CORRECTION: Some places where Washington state law prohibits guns were misstated in a story on Page B1 of Thursday’s Herald. State law says that people cannot carry firearms into any portion of a drinking establishment the state liquor control board deems off-limits to people under the age of 21, including taverns and restaurant lounges. Under state law, certain portions of commercial airports and jails also are off-limits for members of the public carrying firearms.
EVERETT — Some Snohomish County councilmen aren’t thrilled about letting just anybody carry a gun into county parks, though they realize a current ban conflicts with state law.
Councilmen on Wednesday suggested a compromise of sorts. They might be willing to lift that ban to bring the county into compliance. They also might ask Washington lawmakers to change state law so local governments could prohibit the possession of firearms at all government facilities by anyone who does not have a concealed-weapons permit.
A hearing on both issues is scheduled for 10:30 a.m. April 21.
“For myself, I’m really uncomfortable about giving a blank check to folks to bring whatever firearms they want to county parks,” Council Chairman Dave Gossett said. “Under the state, the way the law is written, you could get a group of gang-bangers with AK-47s and shotguns just intimidate everybody by being there.”
Washington state law currently allows guns in all but a few specific places, such as jails, courtrooms, commercial airports and liquor stores. State law says cities and counties cannot have more restrictive firearms laws than the state does.
In January, Republican Councilman John Koster proposed removing the county’s 1971 ban on firearms in parks to comply with state law. None of the four Democrats on the council supported Koster. One reason given for not acting were pending legal challenges against Seattle for its attempt to keep firearms out of city facilities.
Former Seattle Mayor Greg Nickels pushed for the restriction after a shooting that wounded three people at the 2008 Northwest Folklife Festival at Seattle Center. The gun belonged to a Snohomish man with a valid concealed-weapons permit.
Earlier this year, a federal judge ruled the Seattle ban did not violate the U.S. Constitution. But a King County Superior Court judge said it was “null and void” because it contradicted state law.

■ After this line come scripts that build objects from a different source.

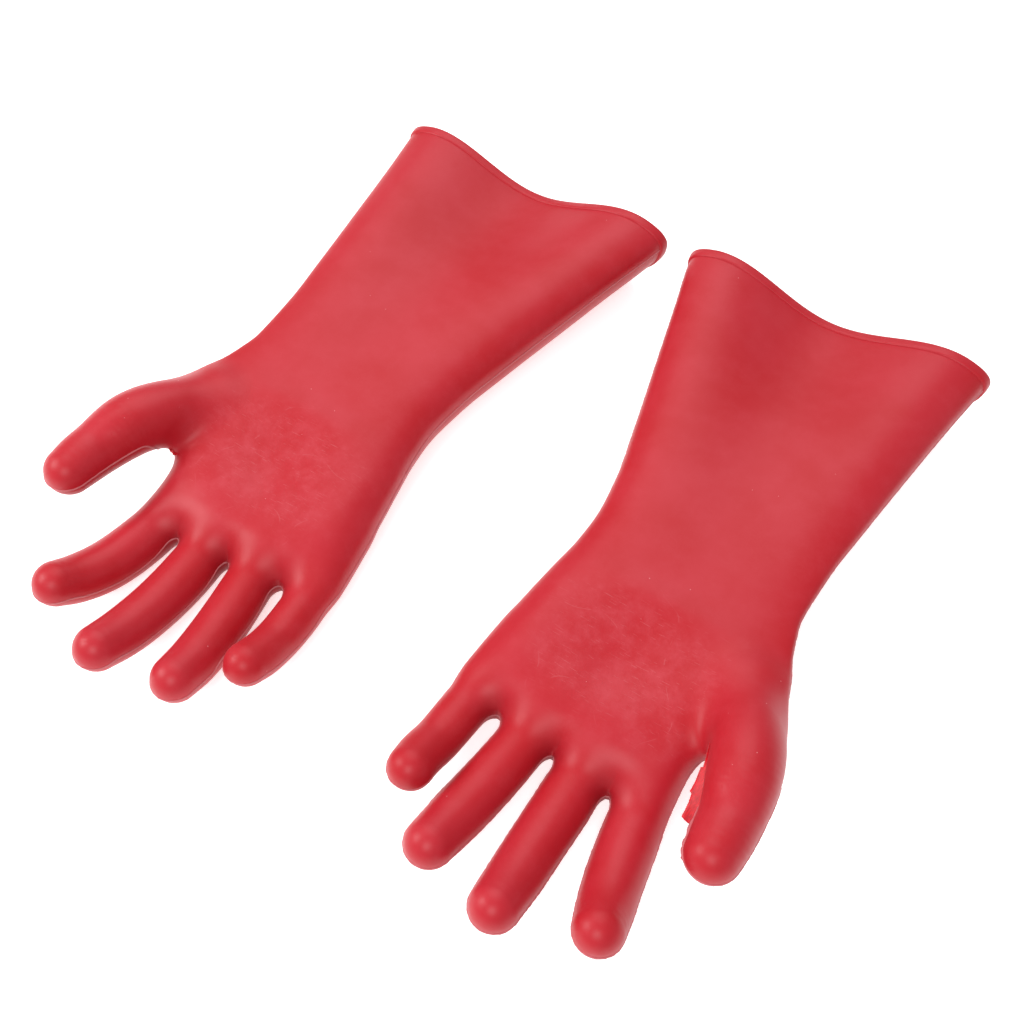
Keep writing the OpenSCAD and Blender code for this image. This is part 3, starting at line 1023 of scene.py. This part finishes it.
def build_glove(side_name, vertices, normals, part_level, stretches):
    piece = {stretch: build_stretch(side_name, stretch, vertices, faces, normals, part_level)
             for stretch, faces in stretches.items()}
    place_arm(side_name, piece)
    place_stalls(side_name, piece)
    place_trim(side_name)


# ---------------------------------------------------------------- floor, light and camera, in metres
FLOOR_SIZE = 6.0
FLOOR_GAP = 0.0002
FLOOR_GREY = 0.85
FLOOR_GLOW = 0.62                        # as on a lit table, so that shadows stay faint
WORLD_STRENGTH = 0.5
# Name, place, the point it faces, its two sides, power
SOFTBOXES = (
    ("back_left_softbox", (-0.46, 0.75, 1.35), (0, 0, 0), (1.5, 1.3), 15.0),
    ("front_left_softbox", (-1.05, -0.65, 0.95), (0, -0.1, 0), (0.65, 0.65), 13.0),
    ("front_right_softbox", (0.3, -0.95, 1.2), (0, -0.1, 0), (0.65, 0.65), 10.0),
)
CAMERA_PLACE = Vector((0.187, -0.2845, 0.5327))
CAMERA_TURN = math.radians(32.43)
CAMERA_DIP = math.radians(57.17)
CAMERA_LENS = 42.0
CAMERA_SENSOR = 36.0


def build_floor():
    half = FLOOR_SIZE / 2
    corners = [(x * half, y * half, -FLOOR_GAP) for x, y in ((-1, -1), (1, -1), (1, 1), (-1, 1))]
    mesh = bpy.data.meshes.new("floor")
    mesh.from_pydata(corners, [], [(0, 1, 2, 3)])
    floor = bpy.data.objects.new("floor", mesh)
    bpy.context.scene.collection.objects.link(floor)
    grey = (FLOOR_GREY, FLOOR_GREY, FLOOR_GREY, 1)
    mesh.materials.append(Graph("floor").finish(
        Base_Color=grey, Roughness=0.9, Specular_IOR_Level=0.2, Emission_Color=(1, 1, 1, 1),
        Emission_Strength=FLOOR_GLOW))


def add_softbox(name, place, target, size, power):
    light = bpy.data.lights.new(name, "AREA")
    light.shape = "RECTANGLE"
    light.size, light.size_y = size
    light.energy = power
    lamp = bpy.data.objects.new(name, light)
    lamp.location = place
    lamp.rotation_euler = (Vector(target) - Vector(place)).to_track_quat("-Z", "Y").to_euler()
    bpy.context.scene.collection.objects.link(lamp)


def light_studio():
    world = bpy.data.worlds.new("studio")
    world.use_nodes = True
    background = world.node_tree.nodes["Background"]
    background.inputs["Color"].default_value = (1, 1, 1, 1)
    background.inputs["Strength"].default_value = WORLD_STRENGTH
    bpy.context.scene.world = world
    for softbox in SOFTBOXES:
        add_softbox(*softbox)


def add_camera():
    camera = bpy.data.cameras.new("camera")
    camera.lens = CAMERA_LENS
    camera.sensor_width = CAMERA_SENSOR
    holder = bpy.data.objects.new("camera", camera)
    holder.location = CAMERA_PLACE
    level = math.cos(CAMERA_DIP)
    forward = Vector((-math.sin(CAMERA_TURN) * level, math.cos(CAMERA_TURN) * level, -math.sin(CAMERA_DIP)))
    holder.rotation_euler = forward.to_track_quat("-Z", "Y").to_euler()
    bpy.context.scene.collection.objects.link(holder)
    bpy.context.scene.camera = holder


skin = make_skin()
for side_name in SIDES:
    build_glove(side_name, *skin)
build_floor()
light_studio()
add_camera()
bpy.context.scene.view_settings.view_transform = "Standard"
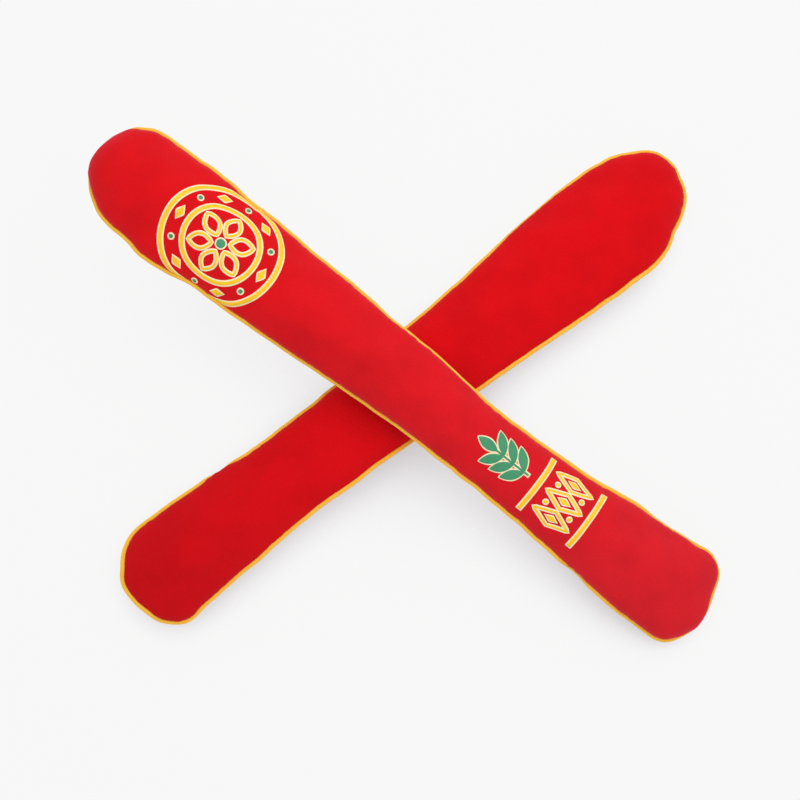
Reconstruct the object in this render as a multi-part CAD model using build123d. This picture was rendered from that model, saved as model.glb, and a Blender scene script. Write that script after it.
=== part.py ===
from build123d import *
import os
from dataclasses import dataclass
from math import atan2, cos, degrees, hypot, pi, radians, sin, sqrt

# A pair of padded focus training sticks, the upper one laid across the lower one.
# Millimetres, +Z up, origin on the floor under the middle of the pair. Each stick is built
# along +X from its tail tip to its head tip with its seam in the plane z = 0, then laid in place.

# ---- upper stick: the cloth body, without its piping -------------------------------------
UPPER_LENGTH = 465.0
UPPER_HEAD_WIDTH = 63.2
UPPER_NECK_WIDTH = 57.4
UPPER_WAIST_WIDTH = 42.0
UPPER_TAIL_WIDTH = 59.2
UPPER_HEAD_DEPTH = 40.0
UPPER_WAIST_DEPTH = 32.0
UPPER_TAIL_DEPTH = 37.0
UPPER_NECK_FROM_HEAD = 97.0
UPPER_WAIST_FROM_TAIL = 185.0
UPPER_HEAD_TIP_RADIUS = 29.0
UPPER_HEAD_SIDE_RADIUS = 171.0
UPPER_TAIL_TIP_RADIUS = 42.0
UPPER_TAIL_CORNER_RADIUS = 15.0
UPPER_HEADING = 143.6  # degrees from +X, tail to head
UPPER_CROSS_FROM_TAIL = 238.0  # where the sticks cross

# ---- lower stick, lying front down -------------------------------------------------------
LOWER_LENGTH = 442.0
LOWER_HEAD_WIDTH = 72.4
LOWER_WAIST_WIDTH = 50.4
LOWER_TAIL_WIDTH = 61.4
LOWER_HEAD_DEPTH = 40.0
LOWER_WAIST_DEPTH = 33.0
LOWER_TAIL_DEPTH = 38.0
LOWER_WAIST_FROM_TAIL = 135.0
LOWER_HEAD_TIP_RADIUS = 27.0
LOWER_HEAD_SIDE_RADIUS = 84.0
LOWER_TAIL_TIP_RADIUS = 35.0
LOWER_TAIL_CORNER_RADIUS = 22.0
LOWER_HEADING = 38.7
LOWER_CROSS_FROM_TAIL = 210.0
LOWER_REST_HEIGHT = 17.5  # seam above the floor: less than half the depth, so the pad flattens

# ---- how a side runs between its widest and narrowest places -----------------------------
TAIL_BEND_SHARE = 0.3  # share of the run that bulges outwards, behind the tail
LOWER_HEAD_BEND_SHARE = 0.2
EVEN_BEND_SHARE = 0.5

# ---- ends as seen from the side: the head is the blunter one ----------------------------
HEAD_EDGE_RADIUS = 18.0
HEAD_SHOULDER_RADIUS = 75.0
TAIL_EDGE_RADIUS = 13.0
TAIL_SHOULDER_RADIUS = 68.0

# ---- layers, from the outside in ---------------------------------------------------------
COVER_THICKNESS = 1.2
LAYER_CLEARANCE = 0.3
WADDING_THICKNESS = 5.0
PIPING_DIAMETER = 2.8
PIPING_CLOTH_THICKNESS = 0.5
PIPING_GAP = 0.2  # between the tube of the piping and the cloth edge beside it
CORD_CLEARANCE = 0.05
FLANGE_THICKNESS = 0.8
FLANGE_WIDTH = 7.0

# ---- core ----------------------------------------------------------------------------------
ROD_DIAMETER = 9.0
ROD_SETBACK = 42.0  # rod end to cloth tip
ROD_CLEARANCE = 0.25
CAP_WALL = 2.0
CAP_END_THICKNESS = 3.0
CAP_LENGTH = 16.0
CAP_FIT = 0.05

# ---- hand stitches that close the stuffing gap ------------------------------------------
STITCH_COUNT = 7
STITCH_PITCH = 5.0
STITCH_LENGTH = 2.4
STITCH_DIAMETER = 0.5
STITCH_CLEARANCE = 0.15
GAP_FROM_TAIL = 107.0  # tail tip to the middle of the stuffing gap

# ---- how the pair rests --------------------------------------------------------------------
CROSS_CLEARANCE = 0.3
FLOOR_CLEARANCE = 0.0
STEEPEST_TILT = 30.0  # degrees
TILT_TOLERANCE = 0.001
SAMPLES_ALONG = 90  # points on the underside that are tested for touching
SAMPLES_ROUND = 20
UNDERSIDE_SPAN = 120.0  # degrees of the underside that can touch

# ---- how finely the padded bodies are lofted --------------------------------------------
END_SECTIONS = 8
END_REACH = 46.0
MIDDLE_SECTIONS = 9
FAR = 2000.0  # half-space boxes reach well past the sticks


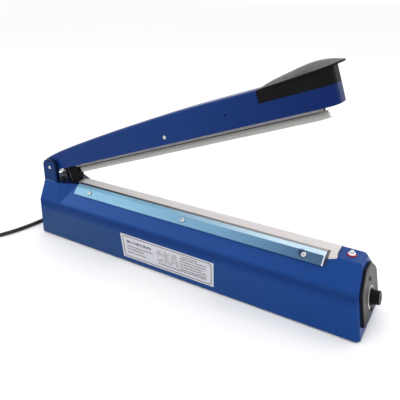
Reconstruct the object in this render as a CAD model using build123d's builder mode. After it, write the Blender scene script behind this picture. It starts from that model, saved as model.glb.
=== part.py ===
from build123d import *
import os
from math import atan2, cos, pi, radians, sin, sqrt, tan

os.makedirs("parts", exist_ok=True)

# ---------------------------------------------------------------- driving dimensions (mm)
# The shell is set out from its own middle: x along its length, y across, z up from its lower rim.
SHELL_X = -4.9              # the knob sticks out on the right, so the shell sits left of the origin
FOOT_H = 2.0                # the rubber feet lift the rim by this much
LENGTH, HALF = 550.0, 275.0
RIM_Y, CREASE_Y, CREASE_Z = 48.5, 45.0, 60.0
TOP_Y, TOP_Z = 16.0, 89.0
WALL = 2.4
END_LEAN = 11.0             # degrees that the right end face leans back
END_ROUND = 7.0

POST_TOP_Y, POST_TOP_Z = 29.2, 90.5
EAR_Y, EAR_TOP, EAR_X0, EAR_X1 = 28.0, 127.0, -275.0, -245.0
EAR_GAP = 20.6
PIVOT_X, PIVOT_Z = -258.0, 115.0
OPEN_ANGLE = 20.0
PIN_R, STOP_PIN_R = 3.0, 2.5

BED_X0, BED_X1, BED_Y = -215.0, 226.0, 8.0
RAIL_T, TAPE_T, RIBBON_T, CLOTH_T = 2.6, 0.5, 0.2, 0.3
STRIP_X0, STRIP_X1 = -207.0, 214.0
STRIP_LIFT, STRIP_T = 0.5, 1.0
STRIP_SCREW_X = (-175.5, 6.0, 188.0)
FRONT, REAR = -1, 1
STRIP_SCREW_S = {FRONT: 32.2, REAR: 23.4}

ARM_BACK, ARM_END, ARM_Y, ARM_LOW, ARM_WALL = -13.5, 492.0, 20.0, -7.5, 2.4
HANDLE_U, HANDLE_V = 401.0, 15.0
CHANNEL_U0, CHANNEL_U1 = 50.0, 466.0
RUBBER_V = -21.7

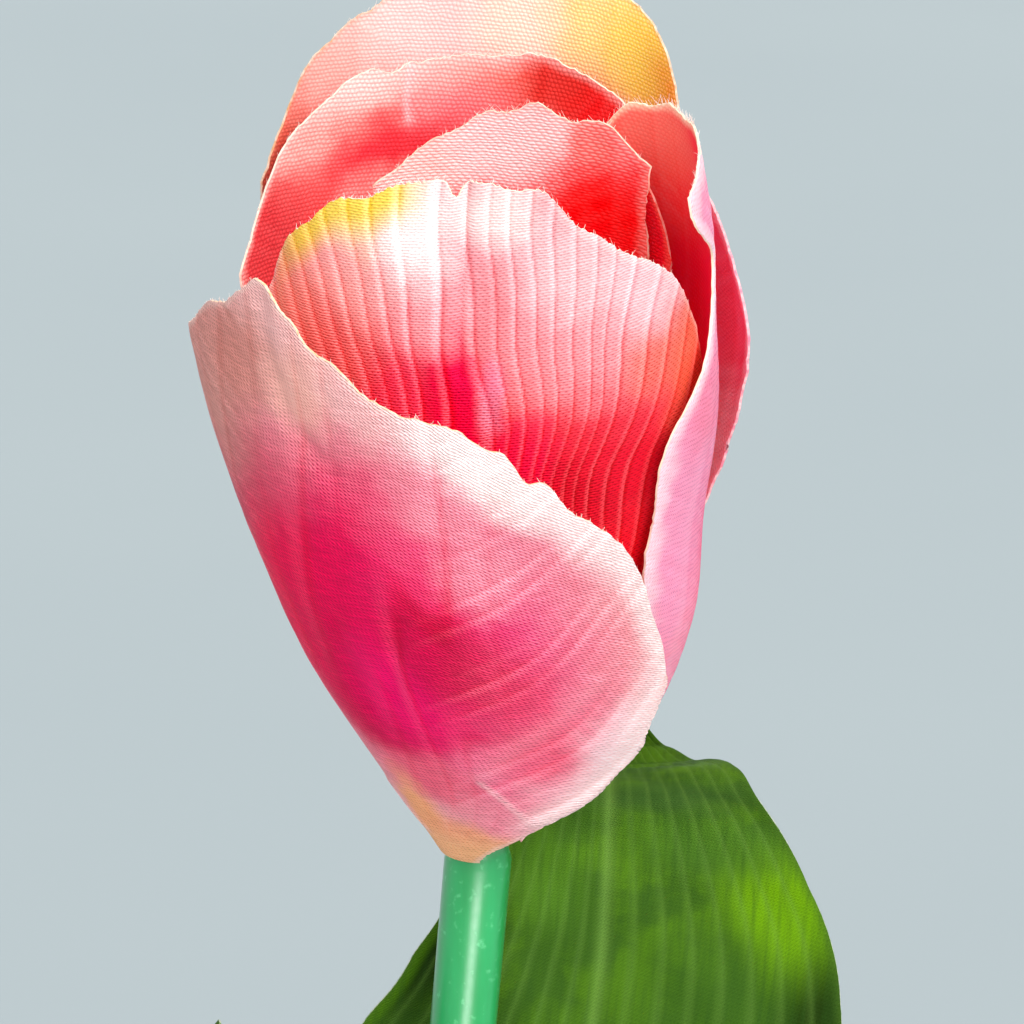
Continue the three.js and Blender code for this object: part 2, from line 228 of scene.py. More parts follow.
RIM_WANDER = 0.22
RAGGED = 0.1
SWAY = 0.12
FANNED_RIB_HEIGHT = 0.1
VEIN_HEIGHT = 0.1
VEIN_PITCH = 1.9
LEAF_VEINS = 16
LEAF_VEIN_HEIGHT = 0.05
MIDRIB_HEIGHT = 0.16


# Shared arithmetic

def through(values, t):
    """Smooth curve through evenly spaced values, at t from 0 to 1."""
    values = np.asarray(values, float)
    last = len(values) - 1
    x = np.clip(t, 0, 1) * last
    i = np.minimum(x.astype(int), last - 1)
    f = x - i
    b = values[i]
    c = values[i + 1]
    a = np.where(i > 0, values[np.maximum(i - 1, 0)], 2 * b - c)
    d = np.where(i < last - 1, values[np.minimum(i + 2, last)], 2 * c - b)
    linear = (c - a) * f
    square = (2 * a - 5 * b + 4 * c - d) * f ** 2
    cube = (3 * b - a - 3 * c + d) * f ** 3
    return (2 * b + linear + square + cube) / 2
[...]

The Snohomish County Council amended the proposal Wednesday by a 3-0 vote to include the request to change state law, with Gossett, Brian Sullivan and Dave Somers present. Koster and Mike Cooper had excused absences.
The new motion reads, in part: “While supporting the right of citizens to possess firearms for self protection, sport and other legal purposes, the Snohomish County Council sees serious problems with allowing unrestricted possession of firearms in county parks, a place where children should be able to play and families gather without feeling threatened.”